### STORED DATA ###

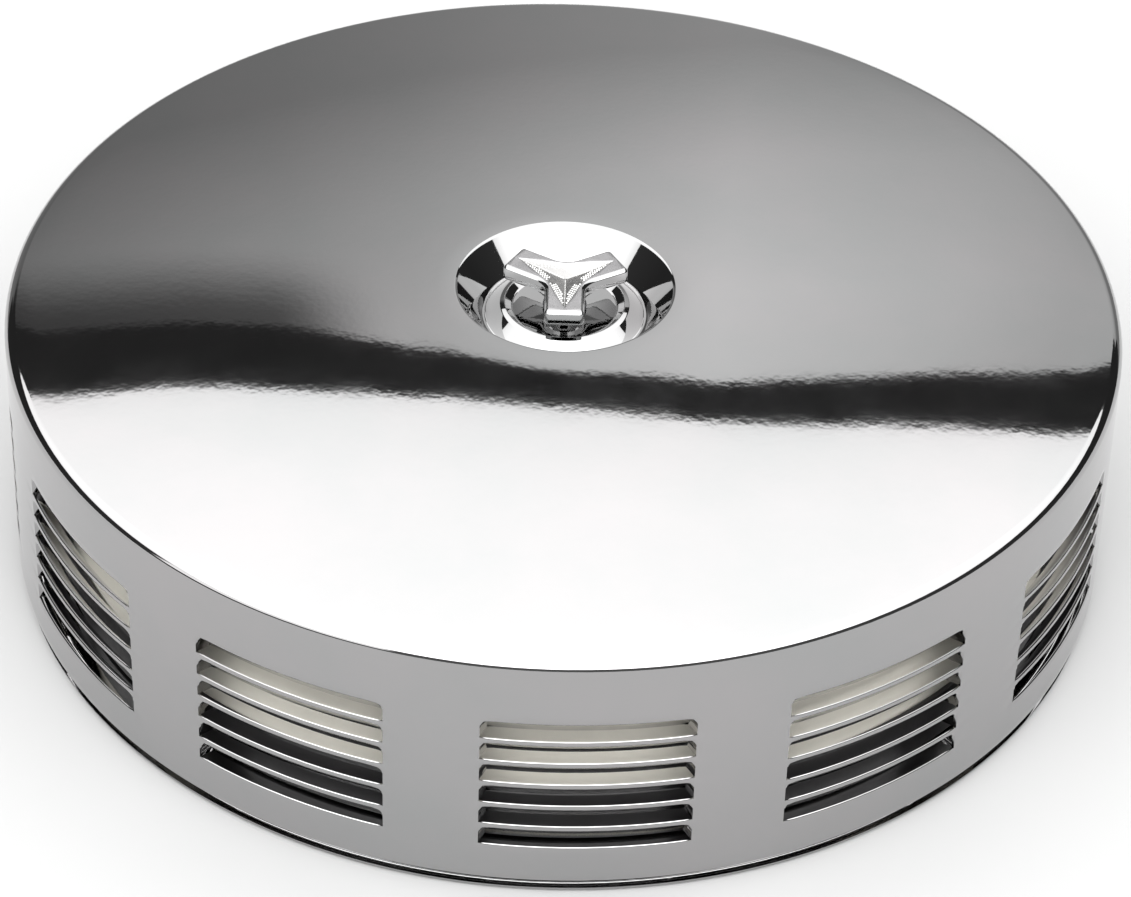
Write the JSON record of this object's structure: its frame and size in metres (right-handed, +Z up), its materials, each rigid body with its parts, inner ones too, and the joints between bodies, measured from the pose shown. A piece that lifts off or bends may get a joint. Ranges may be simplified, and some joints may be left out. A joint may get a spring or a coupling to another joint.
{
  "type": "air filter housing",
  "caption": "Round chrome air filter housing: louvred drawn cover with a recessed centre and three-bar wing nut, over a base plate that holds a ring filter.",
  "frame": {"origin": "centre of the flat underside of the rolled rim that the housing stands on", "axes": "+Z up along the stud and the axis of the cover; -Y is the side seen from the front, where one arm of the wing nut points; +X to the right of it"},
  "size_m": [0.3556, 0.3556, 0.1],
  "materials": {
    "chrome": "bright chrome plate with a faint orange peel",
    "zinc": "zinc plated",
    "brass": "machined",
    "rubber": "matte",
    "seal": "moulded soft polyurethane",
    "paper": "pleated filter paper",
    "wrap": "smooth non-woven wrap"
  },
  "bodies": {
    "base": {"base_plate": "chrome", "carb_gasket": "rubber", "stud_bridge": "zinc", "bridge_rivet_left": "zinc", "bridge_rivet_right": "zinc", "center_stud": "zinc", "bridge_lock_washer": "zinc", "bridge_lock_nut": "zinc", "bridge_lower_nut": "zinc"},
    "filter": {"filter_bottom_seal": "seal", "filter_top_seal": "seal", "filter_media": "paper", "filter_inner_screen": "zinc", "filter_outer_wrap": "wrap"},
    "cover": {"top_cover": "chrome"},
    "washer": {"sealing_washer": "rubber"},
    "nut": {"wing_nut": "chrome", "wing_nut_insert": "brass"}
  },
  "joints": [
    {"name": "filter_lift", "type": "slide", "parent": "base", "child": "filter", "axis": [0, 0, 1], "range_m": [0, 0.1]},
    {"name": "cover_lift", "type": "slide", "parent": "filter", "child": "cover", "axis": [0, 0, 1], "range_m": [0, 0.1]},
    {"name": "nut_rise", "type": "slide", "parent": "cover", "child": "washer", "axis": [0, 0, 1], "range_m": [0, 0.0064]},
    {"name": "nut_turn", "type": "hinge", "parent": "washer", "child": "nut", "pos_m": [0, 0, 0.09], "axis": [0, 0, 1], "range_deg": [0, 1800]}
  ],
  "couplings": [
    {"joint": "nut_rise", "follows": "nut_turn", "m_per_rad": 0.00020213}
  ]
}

###

STATED EXERCISE: Write down the full listing again, exactly.

SOLVED EXERCISE:
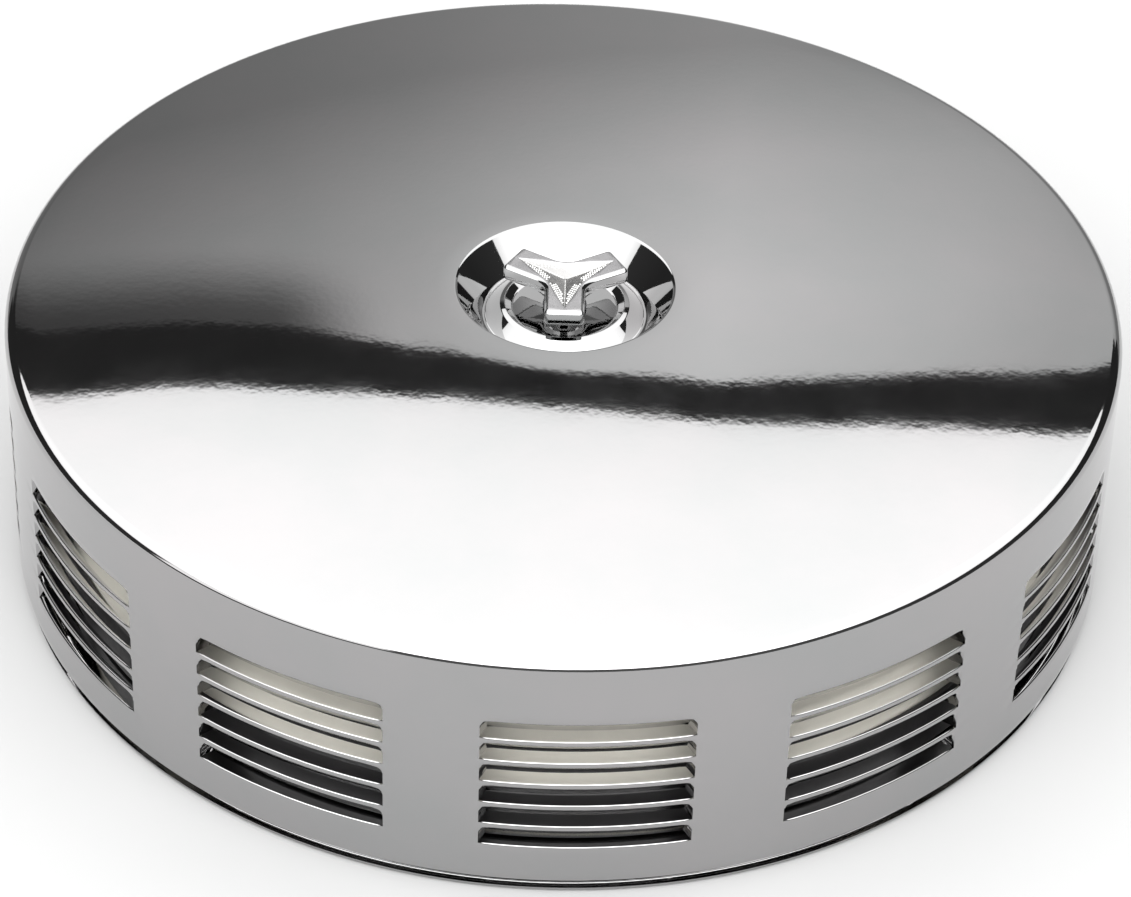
Write the JSON record of this object's structure: its frame and size in metres (right-handed, +Z up), its materials, each rigid body with its parts, inner ones too, and the joints between bodies, measured from the pose shown. A piece that lifts off or bends may get a joint. Ranges may be simplified, and some joints may be left out. A joint may get a spring or a coupling to another joint.
{
  "type": "air filter housing",
  "caption": "Round chrome air filter housing: louvred drawn cover with a recessed centre and three-bar wing nut, over a base plate that holds a ring filter.",
  "frame": {"origin": "centre of the flat underside of the rolled rim that the housing stands on", "axes": "+Z up along the stud and the axis of the cover; -Y is the side seen from the front, where one arm of the wing nut points; +X to the right of it"},
  "size_m": [0.3556, 0.3556, 0.1],
  "materials": {
    "chrome": "bright chrome plate with a faint orange peel",
    "zinc": "zinc plated",
    "brass": "machined",
    "rubber": "matte",
    "seal": "moulded soft polyurethane",
    "paper": "pleated filter paper",
    "wrap": "smooth non-woven wrap"
  },
  "bodies": {
    "base": {"base_plate": "chrome", "carb_gasket": "rubber", "stud_bridge": "zinc", "bridge_rivet_left": "zinc", "bridge_rivet_right": "zinc", "center_stud": "zinc", "bridge_lock_washer": "zinc", "bridge_lock_nut": "zinc", "bridge_lower_nut": "zinc"},
    "filter": {"filter_bottom_seal": "seal", "filter_top_seal": "seal", "filter_media": "paper", "filter_inner_screen": "zinc", "filter_outer_wrap": "wrap"},
    "cover": {"top_cover": "chrome"},
    "washer": {"sealing_washer": "rubber"},
    "nut": {"wing_nut": "chrome", "wing_nut_insert": "brass"}
  },
  "joints": [
    {"name": "filter_lift", "type": "slide", "parent": "base", "child": "filter", "axis": [0, 0, 1], "range_m": [0, 0.1]},
    {"name": "cover_lift", "type": "slide", "parent": "filter", "child": "cover", "axis": [0, 0, 1], "range_m": [0, 0.1]},
    {"name": "nut_rise", "type": "slide", "parent": "cover", "child": "washer", "axis": [0, 0, 1], "range_m": [0, 0.0064]},
    {"name": "nut_turn", "type": "hinge", "parent": "washer", "child": "nut", "pos_m": [0, 0, 0.09], "axis": [0, 0, 1], "range_deg": [0, 1800]}
  ],
  "couplings": [
    {"joint": "nut_rise", "follows": "nut_turn", "m_per_rad": 0.00020213}
  ]
}